Despite growing attention surrounding the PL-17, several operational variables continue limiting definitive assessments regarding its real-world combat effectiveness under contested wartime conditions. The missile’s effectiveness would likely rely extensively on off board targeting support from platforms such as the KJ-500 airborne early warning aircraft, future KJ-3000 systems, or stealth fighters including the J-20 providing forward sensor fusion coverage. Without persistent high-quality mid-course targeting updates, ultra-long-range missiles risk losing target track continuity against manoeuvring aircraft operating within dense electronic warfare environments. External carriage of the PL-17 aboard the J-10C also imposes aerodynamic penalties which may reduce the fighter’s range, acceleration, agility and survivability during high-threat combat missions. The missile’s sheer size additionally limits the number of weapons a lightweight fighter can realistically carry while retaining sufficient fuel and manoeuvring performance. Modern airborne support aircraft are also increasingly equipped with advanced electronic warfare suites, decoys, escort fighters and evasive operating procedures designed specifically to counter long-range missile threats. Consequently, the PL-17 should be viewed less as a guaranteed “silver bullet” weapon and more as a strategic pressure tool capable of forcing adversaries into less efficient operational postures.

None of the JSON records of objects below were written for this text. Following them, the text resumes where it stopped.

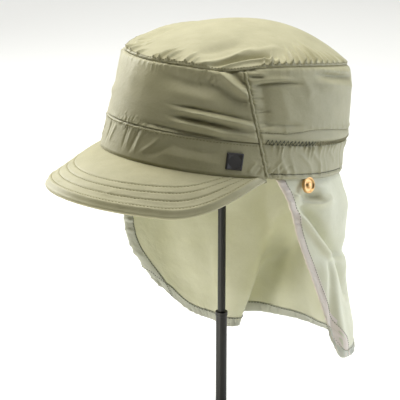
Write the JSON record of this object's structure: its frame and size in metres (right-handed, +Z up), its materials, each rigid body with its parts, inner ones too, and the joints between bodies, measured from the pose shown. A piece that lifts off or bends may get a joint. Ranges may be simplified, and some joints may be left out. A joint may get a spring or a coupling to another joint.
{
  "type": "cadet cap on display stand",
  "caption": "Soft flat-topped cadet cap with a stitched peak and a hanging neck cape, held up by a slim black display stand with a round foot.",
  "frame": {"origin": "centre of the stand's foot, on the surface that it stands on", "axes": "+Z up; -Y towards the peak; +X towards the wearer's left"},
  "size_m": [0.1718, 0.2578, 0.351],
  "materials": {
    "khaki_nylon": "plain-woven nylon, slight sheen",
    "khaki_nylon_band": "plain-woven nylon, slight sheen",
    "pale_khaki_nylon": "thin plain-woven nylon, matt",
    "folded_hem": "doubled and stitched hem, matt",
    "dark_rubber": "matt",
    "polished_brass": "polished",
    "black_enamel": "satin black enamel",
    "blackened_steel": "satin black",
    "black_plastic": "matt moulded plastic"
  },
  "bodies": {
    "root": {"crown_top": "khaki_nylon", "crown_front": "khaki_nylon", "crown_back": "khaki_nylon", "band_front": "khaki_nylon_band", "band_back": "khaki_nylon_band", "peak": "khaki_nylon", "neck_cape": "pale_khaki_nylon", "cape_hem": "folded_hem", "patch": "dark_rubber", "stud_left": "polished_brass", "stud_right": "polished_brass", "stand_foot": "black_enamel", "stand_tube": "black_enamel", "stand_rod": "blackened_steel", "stand_rest": "black_plastic"}
  },
  "joints": []
}
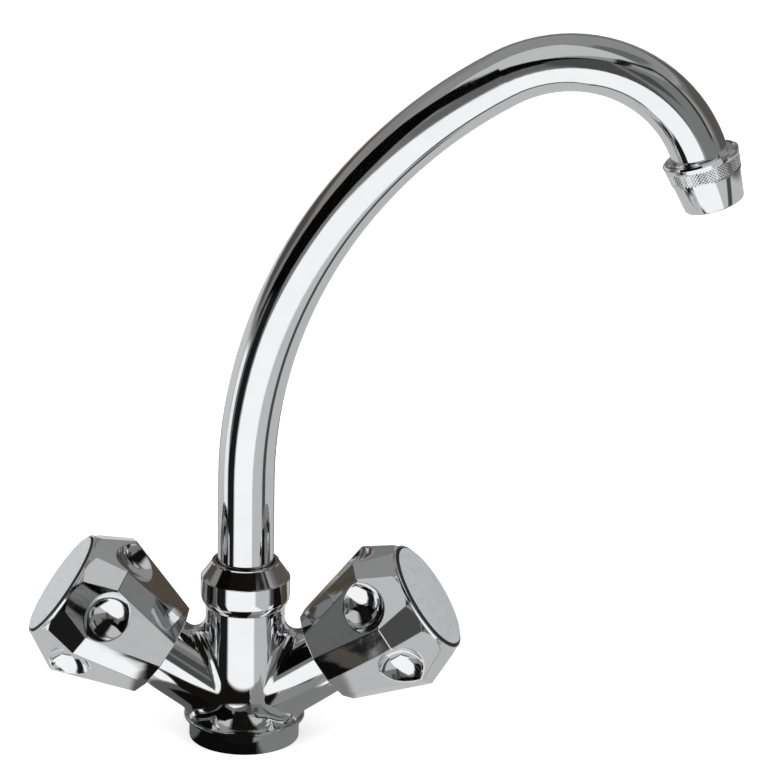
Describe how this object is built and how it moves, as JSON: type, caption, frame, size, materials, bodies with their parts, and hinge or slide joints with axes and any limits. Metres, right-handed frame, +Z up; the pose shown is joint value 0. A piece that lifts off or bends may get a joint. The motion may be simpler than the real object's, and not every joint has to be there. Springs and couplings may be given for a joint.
{
  "type": "basin mixer tap",
  "caption": "Single-hole mixer tap with faceted hot and cold handles on angled arms and a tall swivelling swan-neck spout with an aerator.",
  "frame": {"origin": "centre of the base's underside, where the mixer sits on the basin", "axes": "+Z up along the column and the spout's swivel axis, -Y to the user, +X to the user's right; the spout is stored swung 7 degrees back from +X, as the picture shows it"},
  "size_m": [0.2237, 0.0571, 0.2328],
  "materials": {
    "chrome": "mirror-bright plating",
    "satin_cap": "satin, pale grey with a hint of blue",
    "brass": "turned, unplated",
    "steel": "plain stainless",
    "rubber": "matt black",
    "fibre": "red-brown fibre",
    "acetal": "off-white moulding"
  },
  "bodies": {
    "body": {"mixer_body": "chrome", "base_seal": "rubber", "spout_nut": "chrome", "spout_bearing_ring": "acetal", "spout_slip_ring": "acetal", "left_headwork_body": "brass", "left_headwork_gasket": "fibre", "right_headwork_body": "brass", "right_headwork_gasket": "fibre"},
    "spout": {"spout_tube": "chrome", "spout_spigot": "brass", "spout_o_rings": "rubber", "outlet_fitting": "chrome", "aerator_housing": "chrome", "aerator_washer": "rubber", "aerator_insert": "acetal", "aerator_screens": "steel"},
    "left_handle": {"left_knob": "chrome", "left_knob_cap": "satin_cap", "left_knob_screw": "steel", "left_spindle": "brass", "left_spindle_o_rings": "rubber", "left_circlip": "steel"},
    "left_valve": {"left_valve_carrier": "brass", "left_seat_washer": "rubber", "left_washer_screw": "steel"},
    "right_handle": {"right_knob": "chrome", "right_knob_cap": "satin_cap", "right_knob_screw": "steel", "right_spindle": "brass", "right_spindle_o_rings": "rubber", "right_circlip": "steel"},
    "right_valve": {"right_valve_carrier": "brass", "right_seat_washer": "rubber", "right_washer_screw": "steel"}
  },
  "joints": [
    {"name": "spout_swivel", "type": "hinge", "parent": "body", "child": "spout", "pos_m": [0, 0, 0.0465], "axis": [0, 0, 1], "continuous": true},
    {"name": "left_handle_turn", "type": "hinge", "parent": "body", "child": "left_handle", "pos_m": [0, 0.0014, 0.01], "axis": [-0.8173, -0.0679, 0.5721], "range_deg": [0, 720]},
    {"name": "left_valve_lift", "type": "slide", "parent": "body", "child": "left_valve", "axis": [-0.8173, -0.0679, 0.5721], "range_m": [0, 0.005]},
    {"name": "right_handle_turn", "type": "hinge", "parent": "body", "child": "right_handle", "pos_m": [0, 0.0014, 0.01], "axis": [0.8173, -0.0679, 0.5721], "range_deg": [0, 720]},
    {"name": "right_valve_lift", "type": "slide", "parent": "body", "child": "right_valve", "axis": [0.8173, -0.0679, 0.5721], "range_m": [0, 0.005]}
  ],
  "couplings": [
    {"joint": "left_valve_lift", "follows": "left_handle_turn", "m_per_rad": 0.00039789},
    {"joint": "right_valve_lift", "follows": "right_handle_turn", "m_per_rad": 0.00039789}
  ]
}
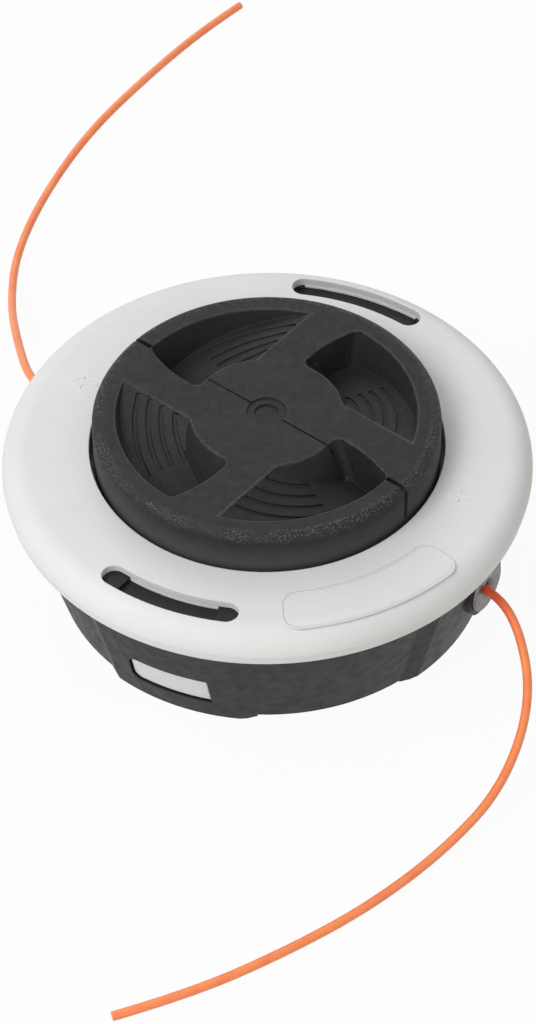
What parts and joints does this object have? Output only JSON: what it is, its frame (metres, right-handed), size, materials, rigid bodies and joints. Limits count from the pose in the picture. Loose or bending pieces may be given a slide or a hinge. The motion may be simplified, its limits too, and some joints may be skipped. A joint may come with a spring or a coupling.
{
  "type": "bump feed trimmer head",
  "caption": "Round bump feed head for a line trimmer: tapered housing, pale cover plate, spring-loaded spool and a ribbed grip knob, with two short ends of nylon line.",
  "frame": {"origin": "on the head's axis, at the seating face that meets the trimmer's gearbox, which is also the face it stands on", "axes": "+Z along the axis, from the seating face up through the bump knob; +X to the right in the pictured view"},
  "size_m": [0.1455, 0.3971, 0.055],
  "materials": {
    "housing_plastic": "moulded nylon, fine satin grain",
    "cover_plastic": "moulded nylon, pale warm grey, soft sheen",
    "knob_plastic": "coarse textured wear plastic",
    "spool_plastic": "moulded nylon",
    "eyelet_steel": "turned steel, dull",
    "nut_steel": "zinc-plated steel",
    "spring_steel": "drawn spring wire",
    "washer_steel": "stamped steel",
    "bush_brass": "sintered bush",
    "line_nylon": "extruded nylon line, orange"
  },
  "bodies": {
    "head": {"housing": "housing_plastic", "arbor_nut": "nut_steel", "cover": "cover_plastic", "line_eyelet_right": "eyelet_steel", "line_eyelet_left": "eyelet_steel", "seat_washer": "washer_steel", "bump_spring": "spring_steel", "line_end_right": "line_nylon", "line_end_left": "line_nylon"},
    "slider": {"thrust_washer": "washer_steel"},
    "feed_spool": {"spool": "spool_plastic", "spool_bush": "bush_brass", "bump_knob": "knob_plastic", "line_winding_lower": "line_nylon", "line_winding_upper": "line_nylon"}
  },
  "joints": [
    {"name": "bump_press", "type": "slide", "parent": "head", "child": "slider", "axis": [0, 0, 1], "range_m": [-0.006, 0], "stiffness_N_per_m": 1500, "springref_m": 0.01, "deforming": ["bump_spring"]},
    {"name": "spool_turn", "type": "hinge", "parent": "slider", "child": "feed_spool", "pos_m": [0, 0, 0.0275], "axis": [0, 0, 1], "range_deg": [-36, 0]}
  ]
}
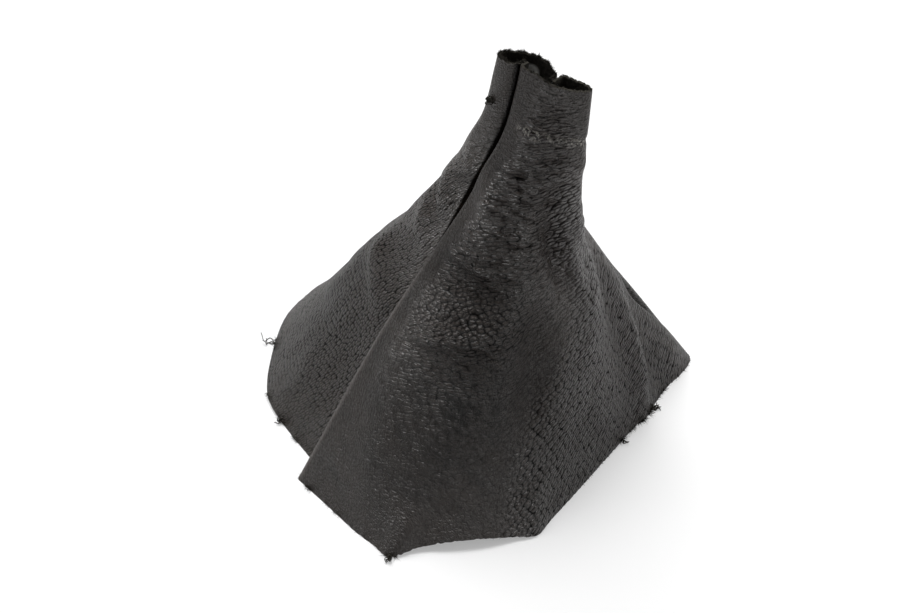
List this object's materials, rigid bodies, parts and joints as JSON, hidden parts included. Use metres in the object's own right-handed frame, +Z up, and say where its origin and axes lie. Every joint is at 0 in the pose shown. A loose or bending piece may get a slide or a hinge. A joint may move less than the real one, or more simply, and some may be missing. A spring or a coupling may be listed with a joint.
{
  "type": "gear lever gaiter",
  "caption": "Soft leather skirt with a flattened neck for a gear lever and a wide open hem, sewn from two panels along two turned seams.",
  "frame": {"origin": "middle of the footprint, on the surface that the hem stands on", "axes": "+Z up from the hem to the neck, +X along the long side of the flattened neck, +Y away from the front panel"},
  "size_m": [0.1882, 0.1828, 0.1965],
  "materials": {
    "leather": "soft grained black leather, satin, grain side out and raw cut edges",
    "thread": "bonded black sewing thread, matt"
  },
  "bodies": {
    "root": {"front_panel": "leather", "rear_panel": "leather", "front_left_needle_thread": "thread", "front_left_bobbin_thread": "thread", "rear_right_needle_thread": "thread", "rear_right_bobbin_thread": "thread"}
  },
  "joints": []
}
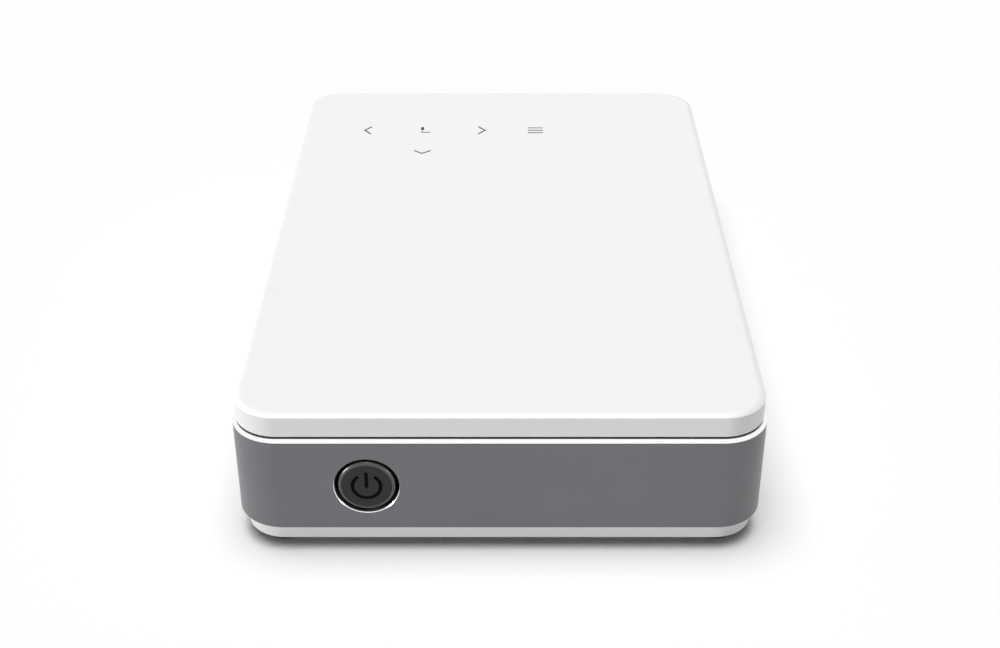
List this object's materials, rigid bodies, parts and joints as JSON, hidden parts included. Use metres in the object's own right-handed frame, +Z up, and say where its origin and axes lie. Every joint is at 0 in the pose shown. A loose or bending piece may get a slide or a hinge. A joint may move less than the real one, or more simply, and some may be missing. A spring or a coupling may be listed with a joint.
{
  "type": "pocket projector",
  "caption": "Palm-size LED projector: flat touch-control top cover on a metal band and base pan, side lens with focus ring, power button, cooling fans, sockets and elevator foot.",
  "frame": {"origin": "middle of the footprint, on the surface that the four feet stand on", "axes": "+X across the body towards the sockets (the lens looks out along -X), +Y along the body away from the power button, +Z up"},
  "size_m": [0.104, 0.156, 0.032],
  "materials": {
    "white_shell": "smooth satin white",
    "anodised_band": "fine blasted dark grey, bright chamfer",
    "foot_rubber": "matt",
    "steel_screw": "zinc plated",
    "brass": "machined",
    "black_button": "satin black",
    "dark_plastic": "moulded",
    "grey_plastic": "moulded",
    "lens_metal": "black anodised",
    "bezel_metal": "polished",
    "lens_glass": "coated",
    "cast_metal": "as cast",
    "copper": "drawn copper",
    "fin_metal": "plain",
    "board_green": "solder mask",
    "ceramic": "ceramic package",
    "emitter": "phosphor",
    "tinned_shell": "tinned",
    "foam": "open cell",
    "ribbon": "flat cable",
    "window_tint": "dark red tint"
  },
  "bodies": {
    "housing": {"top_cover": "white_shell", "band_frame": "anodised_band", "base_pan": "white_shell", "rubber_feet": "foot_rubber", "housing_screws": "steel_screw", "small_screws": "steel_screw", "tripod_insert": "brass", "tact_switch": "dark_plastic", "button_guide": "dark_plastic", "button_board": "board_green", "lens_bezel": "bezel_metal", "engine_housing": "cast_metal", "engine_lid": "cast_metal", "prism": "lens_glass", "mirror_chip": "ceramic", "mirror_board": "board_green", "lamp_blocks": "copper", "lamps": "emitter", "collimators": "lens_glass", "dichroic_plate": "lens_glass", "fan_frame_a": "dark_plastic", "fan_frame_b": "dark_plastic", "heat_sink": "fin_metal", "heat_pipes": "copper", "intake_filter": "foam", "main_board": "board_green", "dc_inlet": "dark_plastic", "video_socket": "tinned_shell", "data_socket": "tinned_shell", "audio_jack": "dark_plastic", "board_chips": "dark_plastic", "shield_can": "tinned_shell", "capacitors": "fin_metal", "touch_board": "board_green", "touch_ribbon": "ribbon", "mirror_ribbon": "ribbon", "speaker": "dark_plastic", "receiver_window": "window_tint", "receiver": "dark_plastic", "lock_plate": "steel_screw", "tilt_guide": "grey_plastic"},
    "button": {"power_button": "black_button", "switch_plunger": "dark_plastic"},
    "focus": {"focus_ring": "lens_metal"},
    "barrel": {"lens_barrel": "lens_metal", "front_lens": "lens_glass", "rear_lens": "lens_glass"},
    "rotor_a": {"fan_rotor_a": "dark_plastic"},
    "rotor_b": {"fan_rotor_b": "dark_plastic"},
    "elevator_wheel": {"tilt_wheel": "grey_plastic", "tilt_clip": "steel_screw"},
    "elevator_stem": {"tilt_stem": "brass", "tilt_pad": "foot_rubber"}
  },
  "joints": [
    {"name": "button_press", "type": "slide", "parent": "housing", "child": "button", "axis": [0, 1, 0], "range_m": [0, 0.0005], "stiffness_N_per_m": 1500, "springref_m": -0.0003},
    {"name": "focus_turn", "type": "hinge", "parent": "housing", "child": "focus", "pos_m": [-0.049, 0.05, 0.01598], "axis": [-1, 0, 0], "range_deg": [0, 150]},
    {"name": "barrel_slide", "type": "slide", "parent": "housing", "child": "barrel", "axis": [-1, 0, 0], "range_m": [0, 0.0015]},
    {"name": "fan_spin_a", "type": "hinge", "parent": "housing", "child": "rotor_a", "pos_m": [-0.0432, -0.0076, 0.0162], "axis": [-1, 0, 0], "continuous": true},
    {"name": "fan_spin_b", "type": "hinge", "parent": "housing", "child": "rotor_b", "pos_m": [-0.0432, -0.0346, 0.0162], "axis": [-1, 0, 0], "continuous": true},
    {"name": "elevator_turn", "type": "hinge", "parent": "housing", "child": "elevator_wheel", "pos_m": [-0.038, 0.0159, 0.003], "axis": [0, 0, -1], "range_deg": [0, 1440]},
    {"name": "elevator_slide", "type": "slide", "parent": "housing", "child": "elevator_stem", "axis": [0, 0, -1], "range_m": [0, 0.006]}
  ],
  "couplings": [
    {"joint": "focus_turn", "follows": "barrel_slide", "rad_per_m": 1745.3},
    {"joint": "elevator_turn", "follows": "elevator_slide", "rad_per_m": 4188.8}
  ]
}
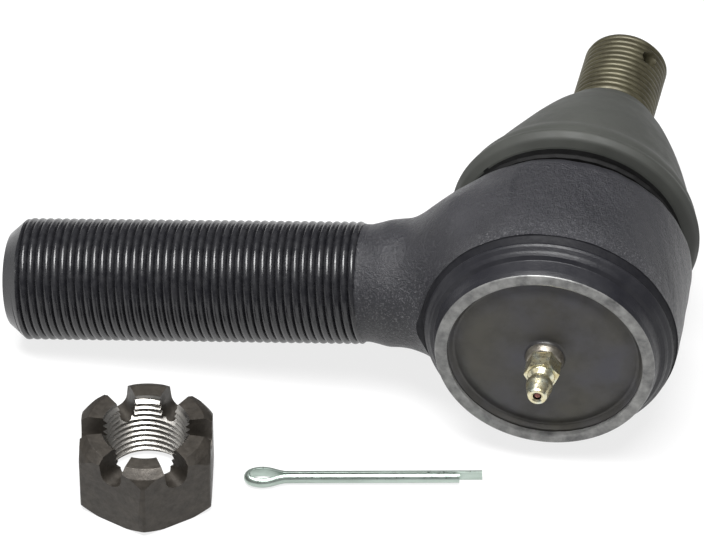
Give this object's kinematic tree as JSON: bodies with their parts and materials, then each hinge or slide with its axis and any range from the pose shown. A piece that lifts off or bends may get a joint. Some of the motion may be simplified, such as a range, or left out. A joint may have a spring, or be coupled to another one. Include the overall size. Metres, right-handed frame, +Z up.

Unconfirmed reports indicate that the new Chinese missile can benefit from satellite course correction via data link, much as new generations of Chinese surface-to-air missiles currently under development can, and that it uses dual infrared and radar terminal seekers. Even with those caveats, the apparent integration of the PL-17 onto the J-10C nevertheless represents a major milestone in China’s long-term effort to reshape the geometry of air combat by extending lethal engagement zones far beyond traditional fighter-versus-fighter confrontation distances around.